During the provincial election in 1999, in the former riding of Hastings Frontenac Lennox and Addington (HFL&A), Leona Dombrowsky was running for the Liberals. She campaigned as hard as she could and openly courted NDP and Green supporters, saying the only way to prevent a second majority for the Mike Harris Conservatives was to vote Liberal. The strategy failed on a province-wide level, but it worked in HFL&A, and Dombrowsky won handily.

For Bill MacDonald to win LFL&A on October 6, he will need to do more than pick up 411 votes because his party is not as popular now as it was in 2007. He will need to “borrow” some of the 5,000 plus NDP votes and 3,000 plus Green votes to prevent Randy Hillier from being re-elected.

If the Liberal party continues to rise in the polls at the expense of the Conservatives, and if that rise extends to Eastern Ontario, then a strong local campaign may give MacDonald a fighting chance to win the riding.

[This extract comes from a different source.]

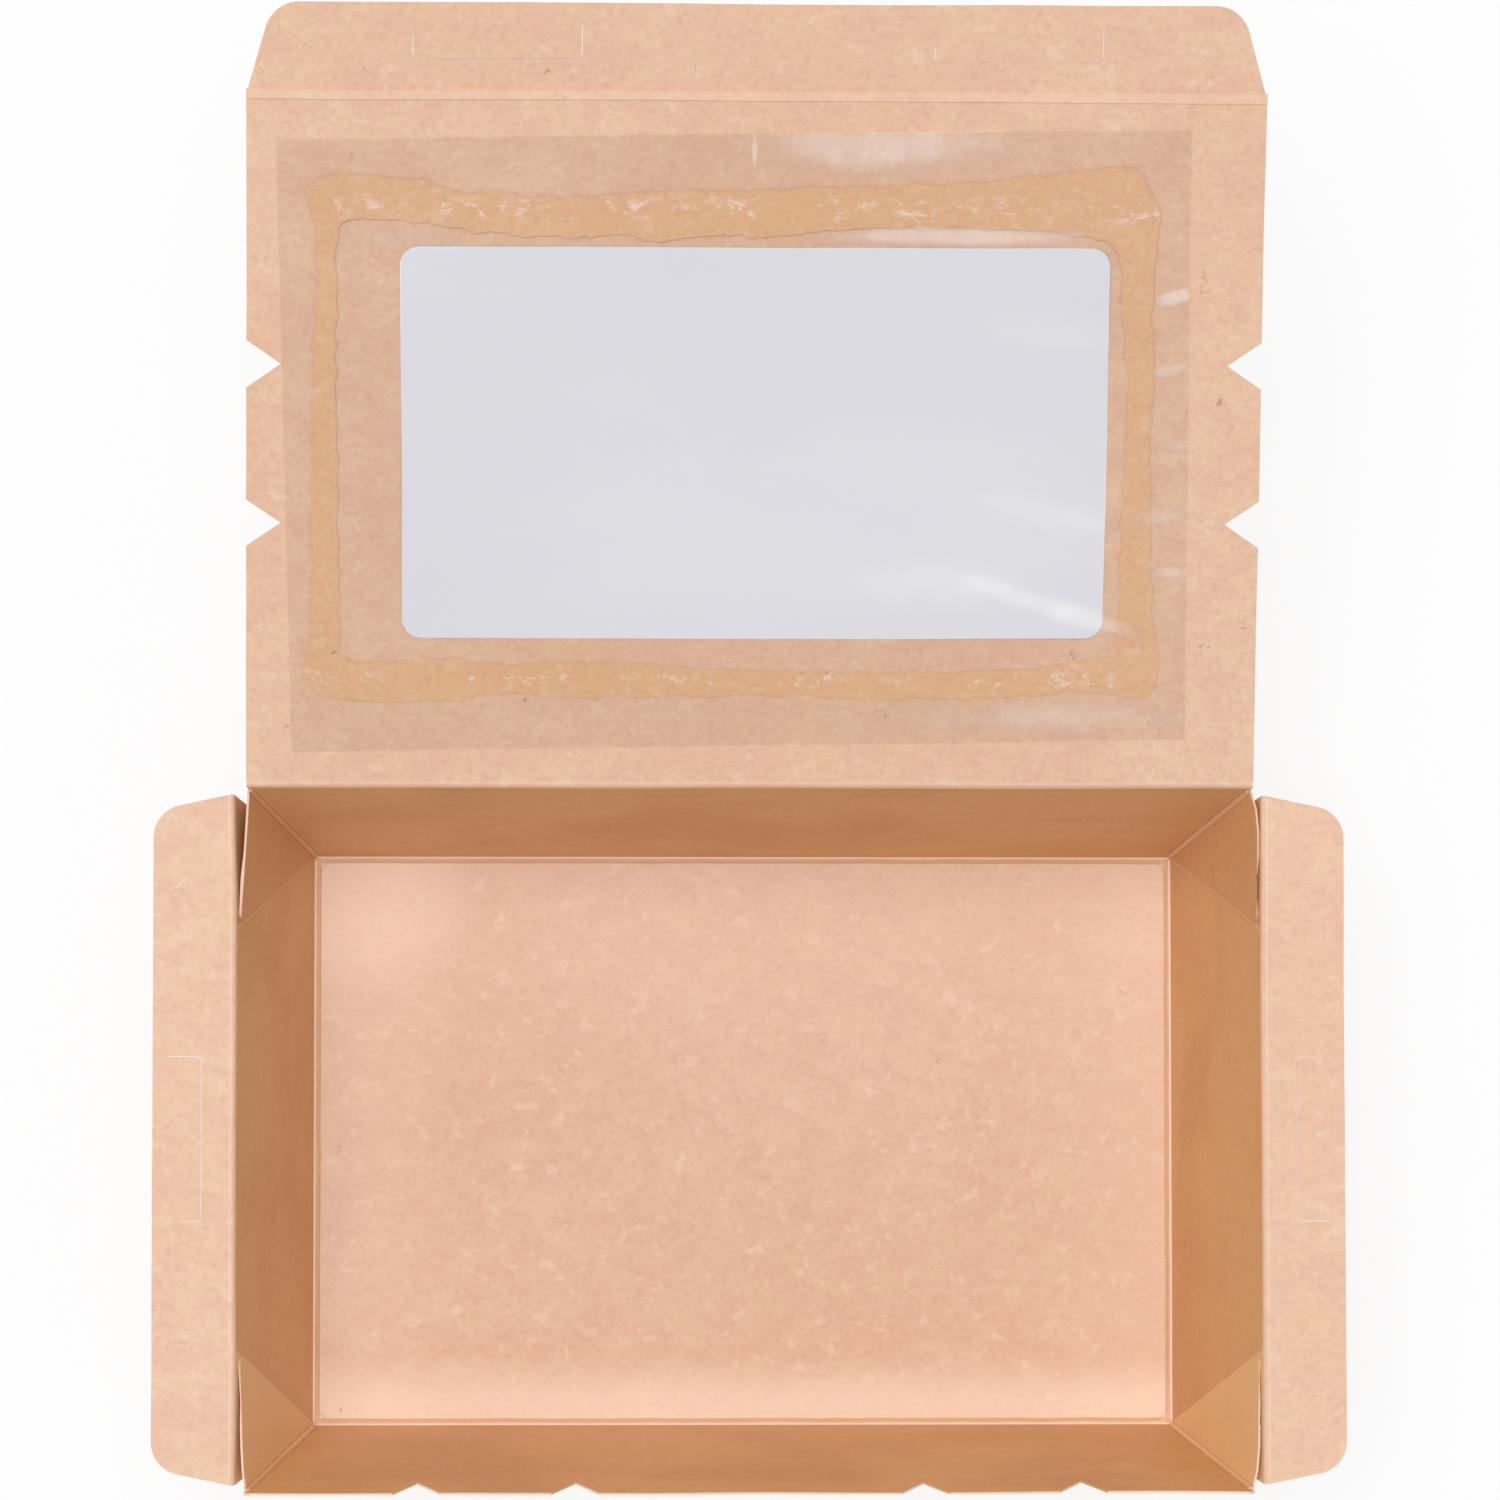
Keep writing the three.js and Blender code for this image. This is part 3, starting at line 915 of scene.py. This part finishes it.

But it will not be easy to unseat Randy Hillier, as controversial a figure as he may be, partly because there are more than a few people in this riding who kind of like the idea of sending a rogue to Queen’s Park.

The Frontenac News will be providing opportunities to meet, listen to, and question all the candidates.

Next Monday, September 19, we are presenting an all-candidates meeting, at 7 pm at the Verona Lions Hall on Verona Sand Road, (which runs west off of Main Street / Road 38 at the southern end of the village)

On Friday, September 23 also at 7:00 there is a meeting at the Kaladar Community Centre on Hwy. 7 just east of Hwy. 41 on the north side (next to Bence Motors).

A third meeting to discuss the candidates’ positions on Public Education, is being organized by the Limestone District School Board. It is scheduled for Monday, September 26 in Sydenham at Loughborough Public School, also at 7:00 pm.

I will be moderating all three meetings.

We will also be publishing profiles of the candidates in our September 29 issue.

In my view, we have four dynamic candidates with radically divergent views and ideas about what should be done in Ontario.

It will be interesting to hear what they have to say.